Full title: "Google Cloud demonstrates the world’s largest distributed training job for large language models across 50000+ TPU v5e chips"<p>Summary from Bard: "This article is about training large language models (LLMs) on Google Cloud TPUs. It discusses the challenges of training LLMs at scale, and how Google Cloud TPU Multislice Training addresses these challenges. The article also details the results of a recent experiment in which Google trained a 128B parameter LLM on 50,944 TPU v5e chips. This experiment is the largest publicly disclosed LLM distributed training job to date."
Question for rwitten or anyone else involved in this project:<p>I see a per-device batch size of 6 for the 16B model. With 256x199 = 50944 TPUs and a sequence length of 2048, this works out to 104M tokens per batch. This is much larger than typical for training runs of dense LMs of this size, which are usually closer to ~4M tokens per batch.<p>Was your critical batch size really this large? In other words, did you really see a benefit as compared to a much smaller batch size (and probably many fewer TPUs)?
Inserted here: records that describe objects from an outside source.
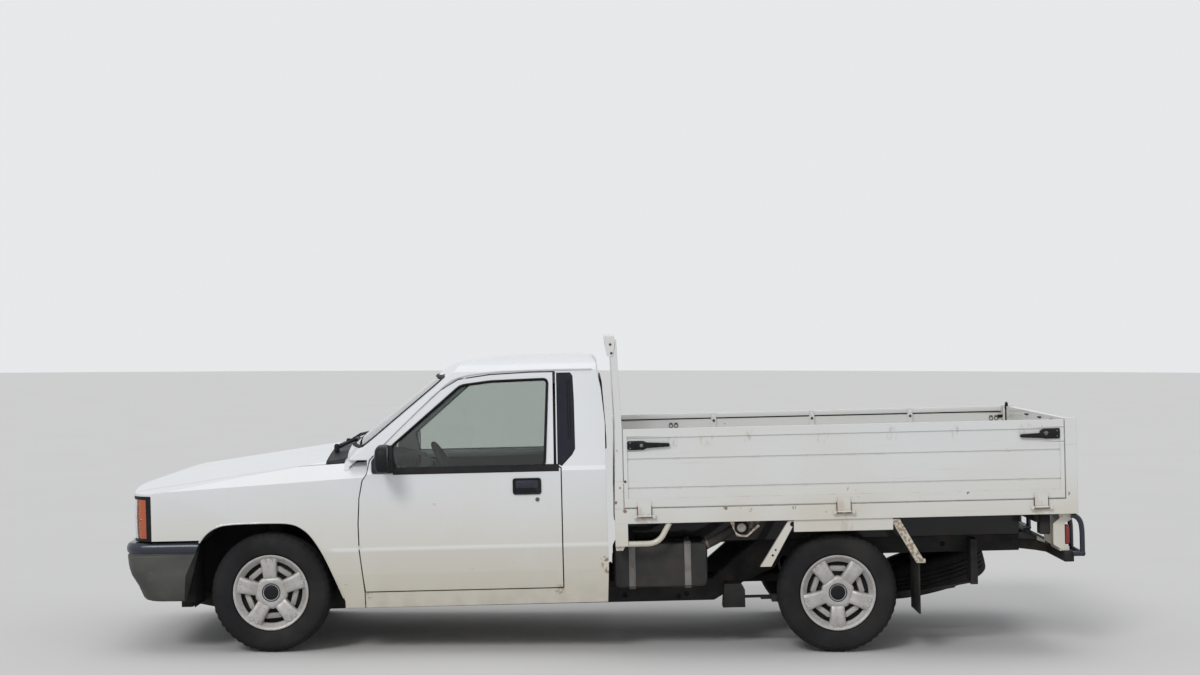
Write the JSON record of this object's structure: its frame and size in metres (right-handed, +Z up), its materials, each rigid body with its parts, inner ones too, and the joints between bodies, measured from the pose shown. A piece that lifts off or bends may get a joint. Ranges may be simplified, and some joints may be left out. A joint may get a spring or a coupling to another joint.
{
  "type": "pickup truck",
  "caption": "Single-cab pickup truck with a flat drop-side tray; doors, hood, tray sides, tailgate, steering and wheels move.",
  "frame": {"origin": "middle of the bounding box's base, on the ground that the tyres stand on", "axes": "+X towards the rear of the truck, -Y towards its left side, +Z up"},
  "size_m": [5.0294, 2.05, 1.6454],
  "materials": {
    "black_plastic": "grained black plastic",
    "bumper": "shiny dark upper band over a matte lower part",
    "chassis": "black chassis paint, dusty",
    "engine": "bare casting",
    "glass": "clear, slightly green",
    "interior": "dark grey grained plastic",
    "lens_amber": "amber lamp cover",
    "lens_clear": "clear lamp cover",
    "lens_red": "red lamp cover",
    "mud_rubber": "black sheet rubber",
    "paint": "gloss white paint, dirty low down",
    "seat_fabric": "grey woven cloth",
    "steel": "dull steel, rusty at the edges",
    "tank": "black paint",
    "tray_paint": "worn cream-white paint with chips",
    "tyre": "dusty black rubber",
    "wheel_silver": "silver paint with road dust"
  },
  "bodies": {
    "truck": {"cab_body": "paint", "corner_lamps": "lens_amber", "cowl_panel": "black_plastic", "cross_members": "chassis", "dashboard": "interior", "engine": "engine", "exhaust": "steel", "fender_left": "paint", "fender_right": "paint", "front_arms": "chassis", "front_bumper": "bumper", "front_panel": "black_plastic", "fuel_tank": "tank", "grille": "black_plastic", "headboard": "tray_paint", "headlamps": "lens_clear", "leaf_springs": "chassis", "mud_flaps": "mud_rubber", "mudguards": "tray_paint", "quarter_trims": "black_plastic", "radiator": "engine", "rail_left": "chassis", "rail_right": "chassis", "rear_axle": "chassis", "rear_bar": "chassis", "rear_window": "glass", "seat": "seat_fabric", "side_tubes": "tray_paint", "spare_wheel": "tyre", "spring_hangers": "chassis", "tail_lamps": "lens_red", "tray_frame": "tray_paint", "wheel_housing_left": "black_plastic", "wheel_housing_right": "black_plastic", "windshield": "glass"},
    "left_door": {"door_glass_left": "glass", "door_handle_left": "black_plastic", "door_left": "paint", "mirror_left": "black_plastic"},
    "right_door": {"door_glass_right": "glass", "door_handle_right": "black_plastic", "door_right": "paint", "mirror_right": "black_plastic"},
    "hood_lid": {"hood": "paint"},
    "left_dropside": {"dropside_left": "tray_paint", "latches_left": "black_plastic"},
    "right_dropside": {"dropside_right": "tray_paint", "latches_right": "black_plastic"},
    "rear_gate": {"tailgate": "tray_paint"},
    "left_knuckle": {"knuckle_left": "chassis"},
    "right_knuckle": {"knuckle_right": "chassis"},
    "hand_wheel": {"steering_wheel": "interior"},
    "wheel_fl": {"tyre_front_left": "tyre", "wheel_front_left": "wheel_silver"},
    "wheel_fr": {"tyre_front_right": "tyre", "wheel_front_right": "wheel_silver"},
    "wheel_rl": {"tyre_rear_left": "tyre", "wheel_rear_left": "wheel_silver"},
    "wheel_rr": {"tyre_rear_right": "tyre", "wheel_rear_right": "wheel_silver"}
  },
  "joints": [
    {"name": "door_left_open", "type": "hinge", "parent": "truck", "child": "left_door", "pos_m": [-1.24878, -0.8225, 0.61008], "axis": [0.0235, 0, -0.9997], "range_deg": [0, 65]},
    {"name": "door_right_open", "type": "hinge", "parent": "truck", "child": "right_door", "pos_m": [-1.24878, 0.8225, 0.61008], "axis": [-0.0235, 0, 0.9997], "range_deg": [0, 65]},
    {"name": "hood_open", "type": "hinge", "parent": "truck", "child": "hood_lid", "pos_m": [-1.43309, 0, 1.04687], "axis": [0, 1, 0], "range_deg": [0, 50]},
    {"name": "dropside_left_fold", "type": "hinge", "parent": "truck", "child": "left_dropside", "pos_m": [1.27188, -0.864, 0.73932], "axis": [0.9997, 0, 0.0235], "range_deg": [0, 180]},
    {"name": "dropside_right_fold", "type": "hinge", "parent": "truck", "child": "right_dropside", "pos_m": [1.27188, 0.864, 0.73932], "axis": [-0.9997, 0, -0.0235], "range_deg": [0, 180]},
    {"name": "tailgate_fold", "type": "hinge", "parent": "truck", "child": "rear_gate", "pos_m": [2.49354, 0, 0.76803], "axis": [0, 1, 0], "range_deg": [0, 170]},
    {"name": "steer_left", "type": "hinge", "parent": "truck", "child": "left_knuckle", "pos_m": [-1.71156, -0.64, 0.20404], "axis": [0, 0.2402, 0.9707], "range_deg": [-32, 32]},
    {"name": "steer_right", "type": "hinge", "parent": "truck", "child": "right_knuckle", "pos_m": [-1.71156, 0.64, 0.20404], "axis": [0, -0.2402, 0.9707], "range_deg": [-32, 32]},
    {"name": "steering_wheel_turn", "type": "hinge", "parent": "truck", "child": "hand_wheel", "pos_m": [-0.80772, -0.35, 0.91052], "axis": [0.854, 0, 0.5202], "range_deg": [-512, 512]},
    {"name": "spin_fl", "type": "hinge", "parent": "left_knuckle", "child": "wheel_fl", "pos_m": [-1.71156, -0.7, 0.31104], "axis": [0, 1, 0], "continuous": true},
    {"name": "spin_fr", "type": "hinge", "parent": "right_knuckle", "child": "wheel_fr", "pos_m": [-1.71156, 0.7, 0.31104], "axis": [0, 1, 0], "continuous": true},
    {"name": "spin_rl", "type": "hinge", "parent": "truck", "child": "wheel_rl", "pos_m": [1.23844, -0.7, 0.31104], "axis": [0, 1, 0], "continuous": true},
    {"name": "spin_rr", "type": "hinge", "parent": "truck", "child": "wheel_rr", "pos_m": [1.23844, 0.7, 0.31104], "axis": [0, 1, 0], "continuous": true}
  ],
  "couplings": [
    {"joint": "steer_right", "follows": "steer_left", "ratio": 1},
    {"joint": "steering_wheel_turn", "follows": "steer_left", "ratio": 16}
  ]
}
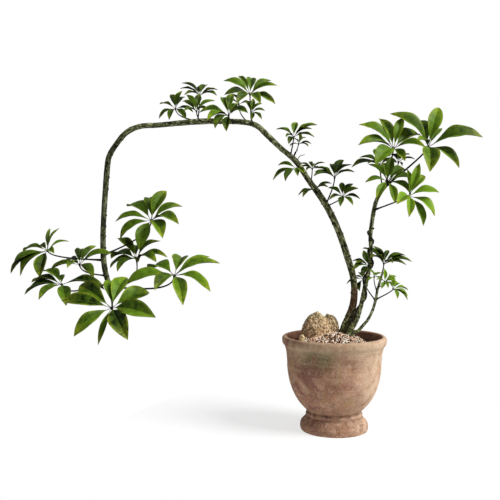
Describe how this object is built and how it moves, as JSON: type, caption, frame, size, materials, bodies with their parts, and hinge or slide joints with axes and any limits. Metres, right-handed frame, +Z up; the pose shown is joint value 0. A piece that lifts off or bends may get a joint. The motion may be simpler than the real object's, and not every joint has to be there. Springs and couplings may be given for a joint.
{
  "type": "potted umbrella plant",
  "caption": "Umbrella plant with arching bare stems and whorls of glossy leaflets, growing with a rough stone and gravel in a footed terracotta urn.",
  "frame": {"origin": "centre of the pot's flat underside", "axes": "+Z up, +X along the plant's spread towards the two upright stems, -Y towards the front; the tall stem arches over to -X"},
  "size_m": [1.3597, 0.3819, 1.0319],
  "materials": {
    "terracotta": "matte",
    "soil": "matte",
    "gravel": "matte",
    "rock": "matte",
    "bark": "matte",
    "root": "matte",
    "leaf": "satin"
  },
  "bodies": {
    "root": {"pot": "terracotta", "soil": "soil", "gravel": "gravel", "stone": "rock", "small_stone": "rock", "stem_tall": "bark", "stem_middle": "bark", "stem_short": "bark", "aerial_root": "root", "leaf_tall_01": "leaf", "leaf_tall_02": "leaf", "leaf_tall_03": "leaf", "leaf_tall_04": "leaf", "leaf_tall_05": "leaf", "leaf_tall_06": "leaf", "leaf_tall_07": "leaf", "leaf_tall_08": "leaf", "leaf_tall_09": "leaf", "leaf_tall_10": "leaf", "leaf_tall_11": "leaf", "leaf_tall_12": "leaf", "leaf_tall_13": "leaf", "leaf_tall_14": "leaf", "leaf_tall_15": "leaf", "leaf_tall_16": "leaf", "leaf_tall_17": "leaf", "leaf_tall_18": "leaf", "leaf_tall_19": "leaf", "leaf_tall_20": "leaf", "leaf_tall_21": "leaf", "leaf_middle_01": "leaf", "leaf_middle_02": "leaf", "leaf_middle_03": "leaf", "leaf_middle_04": "leaf", "leaf_middle_05": "leaf", "leaf_middle_06": "leaf", "leaf_middle_07": "leaf", "leaf_short_01": "leaf", "leaf_short_02": "leaf", "leaf_short_03": "leaf", "leaf_short_04": "leaf", "leaf_short_05": "leaf"}
  },
  "joints": []
}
Did you use some special learning rate schedule or optimizer to achieve this?
Ok so they claim in the article, 50000 TPU’s is equivalent to 10 exaflop floating point computations. That is equivalent to ~2,512 NVIDIA H100’s, which is like really small. Just shows the difference between TPU’s and GPU’s I guess. Inflection, a new LLM company created a 20,000 H100 cluster, I’m positive OpenAI, Tesla, Meta etc have orchestrated a job on more than 2500 H100 GPU’s.
Something that doesn't seem worth bragging about is that the startup time increases linearly with the cluster size. Wouldn't you want it to be constant? What's the issue there?